Hunt Smart, Fish Hard

We heard the fish were biting through the ice at Rosseta Rod and Gun Club. Pete and I had a few more days to work, but our friend Frank told us he fished it Wednesday and the fish were biting anything you put under the ice. Frank worked the other shift and at this time of the year we told each other what was going on at the club. All of us loved to ice fish. Way back then, our ice tip-ups were made out of wood (not like the plastic ones today). 

Pete and I knew each other for a long time. We hunted, fished, shot and ice fished together. After Frank told us about his luck at the club, we decided we were going ice fishing on Saturday. Pete told me he had a surprise for me later. All I could do was get out of him it had something to do with fishing. Pete got that from me — “Ain’t telling you nothing.” It was Friday at work, and we talked about fishing all day. This was going to be a learning experience for me. 

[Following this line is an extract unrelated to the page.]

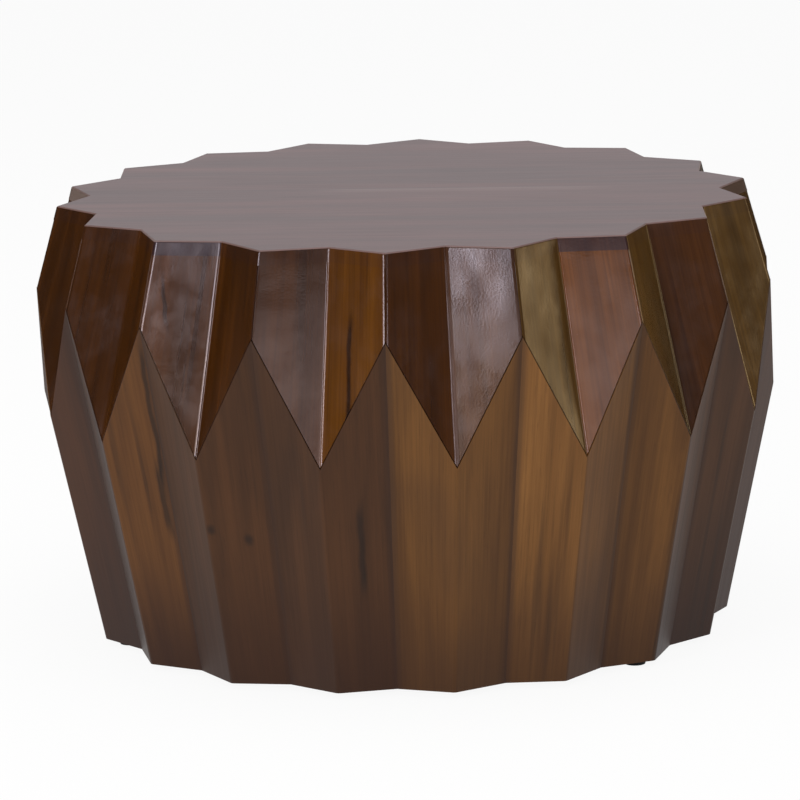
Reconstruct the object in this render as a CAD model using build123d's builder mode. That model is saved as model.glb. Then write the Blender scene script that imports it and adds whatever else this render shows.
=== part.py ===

This time I had to do everything. I was going to drill the holes with the hand held augur. I had to set up the fish tip-ups. I had to bait the hooks and set the tip-ups up. Last time, Pete did everything, and all I had to do was pull up the fish after the flag popped up. Today I was the student and had to put what Pete taught me into action. 

Pete and I drilled six holes. That is the only thing Pete helped me with. I took the first tip-up and pulled some line off the reel and put a squeeze sinker close to the end of the line. I messed up. I had to put the button on the line first, then the sinker. As I let line out, I would move the button up the line. When the sinker hit the bottom and I got a little slack in the line I was sure I was now on the bottom. I slide the button about 10 inches or so down the line. This would let me know I can fish about 10 inches of the bottom. 

I pull the lineup and a tie on a size 10 hook. I take the sinker and put it about 18 inches up the line. Now when I send the minnow down the ice hole the sinker will keep the minnow close to the bottom in case that is where the trout are. The next two tip-ups I set about halfway from the bottom, and the other two just about two feet under the water. We now had six tip-ups ready to go, two on the bottom, two in the middle and two on top. Once we start catching them we can adjust the depth of the other tips up to where we are catching them. As I bait up the first tip-up I asked Pete how I did. Pete said I did good. 

The minnows attracted the trout and the trout started sending flags up in the air. Pete told me to go get the cooler in the back seat of his car. The trout were hitting at all the tip-ups, on the top, on the bottom, or even the middle. Pete told me normally they hit at one depth, but today it was different. I asked Pete why we are putting the trout in the cooler instead of just leaving them on the ice. Pete just said, “You will see in a little while.” It took us about two hours and we had our limit. 

We load up car and head to Pete’s house. As I am cleaning the trout, Pete fires up the gas grill. I got all the trout cleaned and Pete comes out with foil paper and some spices. Pete sprays the foil with Pam non-sticking spray. We lay a trout on the foil. Pete sprinkles it with salt and pepper and a little garlic. Then he adds three slabs of real butter to the inside of the belly. He takes a lemon wedge and sprinkles a few drips onto the fish. We did this to all the trout. Pete folds up the foil and sets the trout on top of the grill. 

About 10-15 minutes later we started eating the best tasting and freshest grilled trout in the neighborhood. As we kicked back in the chairs drinking a cold one and eating fresh grilled trout, the outside cold temperature didn’t faze us a bit. When they say, “It don’t get any better than this,” somebody knew what they were talking about.